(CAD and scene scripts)
----------------

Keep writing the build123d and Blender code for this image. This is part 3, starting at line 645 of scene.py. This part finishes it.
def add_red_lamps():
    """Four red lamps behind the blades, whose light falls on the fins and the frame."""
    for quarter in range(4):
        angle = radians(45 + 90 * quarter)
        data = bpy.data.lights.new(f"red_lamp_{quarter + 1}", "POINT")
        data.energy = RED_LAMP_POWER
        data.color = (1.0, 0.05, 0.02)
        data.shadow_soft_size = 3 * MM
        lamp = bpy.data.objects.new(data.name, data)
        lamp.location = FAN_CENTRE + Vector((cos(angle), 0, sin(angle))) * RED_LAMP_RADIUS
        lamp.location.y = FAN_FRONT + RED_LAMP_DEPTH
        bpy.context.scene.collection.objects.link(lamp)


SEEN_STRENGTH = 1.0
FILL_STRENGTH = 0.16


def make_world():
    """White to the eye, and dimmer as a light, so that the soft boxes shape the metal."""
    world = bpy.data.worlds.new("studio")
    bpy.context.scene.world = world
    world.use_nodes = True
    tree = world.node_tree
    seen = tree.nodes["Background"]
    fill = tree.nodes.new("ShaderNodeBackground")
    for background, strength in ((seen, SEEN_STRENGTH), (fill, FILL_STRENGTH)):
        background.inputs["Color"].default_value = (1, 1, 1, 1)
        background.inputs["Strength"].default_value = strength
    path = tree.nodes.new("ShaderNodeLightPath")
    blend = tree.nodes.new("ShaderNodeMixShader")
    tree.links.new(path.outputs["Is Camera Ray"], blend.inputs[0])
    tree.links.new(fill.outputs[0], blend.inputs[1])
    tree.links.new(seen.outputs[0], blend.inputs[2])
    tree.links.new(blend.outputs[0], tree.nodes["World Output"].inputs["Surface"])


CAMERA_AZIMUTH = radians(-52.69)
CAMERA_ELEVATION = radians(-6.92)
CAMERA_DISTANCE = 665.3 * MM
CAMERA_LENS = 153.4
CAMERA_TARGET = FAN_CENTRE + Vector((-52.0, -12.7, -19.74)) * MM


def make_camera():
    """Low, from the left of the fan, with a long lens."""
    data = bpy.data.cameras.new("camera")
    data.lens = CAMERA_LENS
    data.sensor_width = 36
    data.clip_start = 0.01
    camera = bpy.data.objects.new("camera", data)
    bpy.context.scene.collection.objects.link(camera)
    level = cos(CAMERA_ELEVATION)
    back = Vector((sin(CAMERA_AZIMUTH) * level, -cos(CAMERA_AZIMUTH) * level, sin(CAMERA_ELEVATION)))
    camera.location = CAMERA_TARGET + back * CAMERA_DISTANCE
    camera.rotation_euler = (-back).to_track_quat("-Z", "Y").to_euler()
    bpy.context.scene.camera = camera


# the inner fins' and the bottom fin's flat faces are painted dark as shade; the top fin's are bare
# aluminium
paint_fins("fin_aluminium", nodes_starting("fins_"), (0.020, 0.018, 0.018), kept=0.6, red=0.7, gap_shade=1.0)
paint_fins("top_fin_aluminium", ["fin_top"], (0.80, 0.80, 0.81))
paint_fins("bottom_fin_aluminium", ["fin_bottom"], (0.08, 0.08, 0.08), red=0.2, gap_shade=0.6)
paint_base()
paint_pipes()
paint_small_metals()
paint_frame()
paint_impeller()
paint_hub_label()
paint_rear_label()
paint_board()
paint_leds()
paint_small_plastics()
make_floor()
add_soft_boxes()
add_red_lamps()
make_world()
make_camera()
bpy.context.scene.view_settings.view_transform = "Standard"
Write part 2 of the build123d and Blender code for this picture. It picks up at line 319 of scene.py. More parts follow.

----------------

#### [Problem to work on]
Out of the material above, select every line that holds the string "this".

#### [Complete response]
Keep writing the build123d and Blender code for this image. This is part 3, starting at line 645 of scene.py. This part finishes it.
Write part 2 of the build123d and Blender code for this picture. It picks up at line 319 of scene.py. More parts follow.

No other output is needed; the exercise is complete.